Discarding that of the "Constitutional Union" party as meaning anything in general and nothing in particular, the Lincoln, Douglas, and Breckinridge parties had deliberately planted themselves, respectively, on the following positions:

1. Lincoln.-Slavery can exist only by virtue of municipal law; and there is no law for it in the Territories, and no power to enact one. Congress can establish or legalize slavery nowhere, but is bound to prohibit it in or exclude it from any and every Federal Territory, whenever and wherever there shall be necessity for such exclusion or prohibition.

2. Douglas.-Slavery or no slavery in any Territory is entirely the affair of the white inhabitants of such Territory. If they choose to have it, it is their right; if they choose not to have it, they have a right to exclude or prohibit it. Neither Congress nor the people of the Union, or of any part of it, outside of said Territory, has any right to meddle with or trouble themselves about the matter.

3. Breckinridge.-The citizen of any State has a right to migrate to any Territory, taking with him anything which is property by the law of his own State, and hold, enjoy, and be protected in the use of such property in said Territory. And Congress is bound to render such protection wherever necessary, whether with or without the coöperation of the territorial legislature.

The influence of the Buchanan Administration was cast for Breckinridge, and his electors were nominated in nearly every Free State with the evident purpose of defeating Douglas, since it was impossible to win any Northern State for the Southern candidate.

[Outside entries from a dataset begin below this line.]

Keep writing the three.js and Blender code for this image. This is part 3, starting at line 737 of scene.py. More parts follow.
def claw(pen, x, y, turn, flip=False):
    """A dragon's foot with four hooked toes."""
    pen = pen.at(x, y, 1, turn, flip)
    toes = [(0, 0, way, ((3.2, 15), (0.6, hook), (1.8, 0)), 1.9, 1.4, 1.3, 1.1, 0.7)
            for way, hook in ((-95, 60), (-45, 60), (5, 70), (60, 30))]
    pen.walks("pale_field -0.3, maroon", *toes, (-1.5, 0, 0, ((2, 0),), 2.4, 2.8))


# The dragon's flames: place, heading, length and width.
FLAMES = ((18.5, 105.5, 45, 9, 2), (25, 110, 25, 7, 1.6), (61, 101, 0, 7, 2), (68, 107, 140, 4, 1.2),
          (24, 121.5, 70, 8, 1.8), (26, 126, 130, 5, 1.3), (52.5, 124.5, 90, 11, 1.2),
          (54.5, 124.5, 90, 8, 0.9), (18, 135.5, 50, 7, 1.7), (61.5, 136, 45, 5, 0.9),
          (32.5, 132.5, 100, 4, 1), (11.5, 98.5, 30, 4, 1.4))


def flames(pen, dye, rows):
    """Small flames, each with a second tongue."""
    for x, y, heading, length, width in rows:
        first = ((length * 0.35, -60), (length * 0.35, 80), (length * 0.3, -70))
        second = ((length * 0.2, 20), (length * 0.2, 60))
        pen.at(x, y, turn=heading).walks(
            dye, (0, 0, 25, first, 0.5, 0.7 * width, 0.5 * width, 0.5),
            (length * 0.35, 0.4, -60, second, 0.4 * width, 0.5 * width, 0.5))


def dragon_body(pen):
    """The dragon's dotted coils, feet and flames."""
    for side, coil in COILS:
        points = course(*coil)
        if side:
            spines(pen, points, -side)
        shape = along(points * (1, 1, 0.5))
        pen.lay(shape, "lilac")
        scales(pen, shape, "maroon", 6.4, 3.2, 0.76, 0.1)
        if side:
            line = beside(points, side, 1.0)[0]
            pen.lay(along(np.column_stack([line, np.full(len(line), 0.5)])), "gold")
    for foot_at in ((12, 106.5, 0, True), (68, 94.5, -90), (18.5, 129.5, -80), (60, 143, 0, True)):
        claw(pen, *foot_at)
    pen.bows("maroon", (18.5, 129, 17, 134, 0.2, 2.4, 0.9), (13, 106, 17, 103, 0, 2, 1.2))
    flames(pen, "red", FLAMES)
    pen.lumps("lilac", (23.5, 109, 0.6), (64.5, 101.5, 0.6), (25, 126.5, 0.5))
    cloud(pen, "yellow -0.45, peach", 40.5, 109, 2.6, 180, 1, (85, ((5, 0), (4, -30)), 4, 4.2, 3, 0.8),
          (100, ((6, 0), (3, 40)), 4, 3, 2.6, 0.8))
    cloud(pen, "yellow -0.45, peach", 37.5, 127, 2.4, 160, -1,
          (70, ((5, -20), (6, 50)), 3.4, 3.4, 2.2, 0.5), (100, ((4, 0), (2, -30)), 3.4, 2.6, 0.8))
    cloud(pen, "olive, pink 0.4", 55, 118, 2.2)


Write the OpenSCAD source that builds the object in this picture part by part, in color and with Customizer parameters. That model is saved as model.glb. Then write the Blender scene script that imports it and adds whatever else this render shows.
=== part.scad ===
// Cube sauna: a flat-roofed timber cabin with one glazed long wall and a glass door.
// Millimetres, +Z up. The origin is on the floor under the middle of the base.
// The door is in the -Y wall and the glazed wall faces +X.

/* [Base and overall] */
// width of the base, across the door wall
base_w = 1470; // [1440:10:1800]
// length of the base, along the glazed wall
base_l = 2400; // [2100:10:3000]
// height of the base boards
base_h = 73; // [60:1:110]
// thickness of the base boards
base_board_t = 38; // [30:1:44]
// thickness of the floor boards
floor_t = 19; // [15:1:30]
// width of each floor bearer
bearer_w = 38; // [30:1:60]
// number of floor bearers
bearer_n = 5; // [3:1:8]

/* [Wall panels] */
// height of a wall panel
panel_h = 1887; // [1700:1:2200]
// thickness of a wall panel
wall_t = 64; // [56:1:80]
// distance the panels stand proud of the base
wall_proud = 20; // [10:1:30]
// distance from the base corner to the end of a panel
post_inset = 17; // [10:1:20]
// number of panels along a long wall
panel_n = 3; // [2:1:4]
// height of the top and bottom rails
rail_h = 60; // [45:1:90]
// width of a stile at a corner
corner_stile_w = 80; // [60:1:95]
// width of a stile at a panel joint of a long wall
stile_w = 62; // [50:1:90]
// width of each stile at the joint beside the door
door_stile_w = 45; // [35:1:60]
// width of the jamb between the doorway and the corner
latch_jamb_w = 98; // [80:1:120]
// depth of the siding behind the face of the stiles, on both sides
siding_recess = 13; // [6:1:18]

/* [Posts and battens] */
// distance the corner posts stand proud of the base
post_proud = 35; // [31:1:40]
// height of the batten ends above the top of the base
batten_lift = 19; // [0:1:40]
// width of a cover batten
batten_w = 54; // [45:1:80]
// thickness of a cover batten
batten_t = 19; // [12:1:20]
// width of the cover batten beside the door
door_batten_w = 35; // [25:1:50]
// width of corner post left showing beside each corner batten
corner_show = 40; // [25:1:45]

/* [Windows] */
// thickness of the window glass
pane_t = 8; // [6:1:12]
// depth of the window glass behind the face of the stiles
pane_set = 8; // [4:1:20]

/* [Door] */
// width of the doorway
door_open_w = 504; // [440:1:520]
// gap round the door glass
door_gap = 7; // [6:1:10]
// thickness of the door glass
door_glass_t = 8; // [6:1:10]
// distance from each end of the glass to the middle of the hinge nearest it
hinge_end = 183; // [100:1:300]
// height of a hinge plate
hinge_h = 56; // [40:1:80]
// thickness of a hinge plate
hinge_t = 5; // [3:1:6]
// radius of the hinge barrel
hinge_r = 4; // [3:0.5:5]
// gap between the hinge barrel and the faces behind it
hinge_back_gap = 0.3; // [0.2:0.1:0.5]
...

However, a coalition of the anti-Lincoln forces was made in several Northern States, although this precluded any assertion of principles by the Democratic campaign speakers, who were forced to content themselves with personal abuse of "Old Abe," and with the prediction that disunion would follow his election.

Nowhere in the South would the Breckinridge party consent to combine with the Douglas party, and this refusal was certain to cause the election of the Bell ticket in a number of the Southern States.

With all these odds against him Senator Douglas made a "whirlwind" campaign, speaking with remarkable force and effectiveness in nearly every free State and in many slave States. Lincoln remained at his home in Springfield, making no speeches and writing little beside a short autobiography, copies of which, with his speeches on the slavery question, were widely circulated as campaign documents, thus making the people acquainted with his homely and simple yet strong personality and the clear honesty of his principles. Many of the Northern States held elections for State officers in September and October, and the almost unvarying success of the Republicans in these showed the certainty of Lincoln's election in November.

The election was held on the 6th of the month, and before midnight of that day it was known that Abraham Lincoln was chosen chief magistrate of the nation; having received the votes of every Northern State save New Jersey (which gave him four of her seven votes) and California and Oregon, from which returns had not been received. The Pacific States also gave him their votes, his total in the Electoral College being 180 votes to 123, which latter were divided as follows: Breckenridge 72, Bell 39 (Virginia, Kentucky, and Tennessee), and Douglas 12 (Missouri, and 3 votes from New Jersey).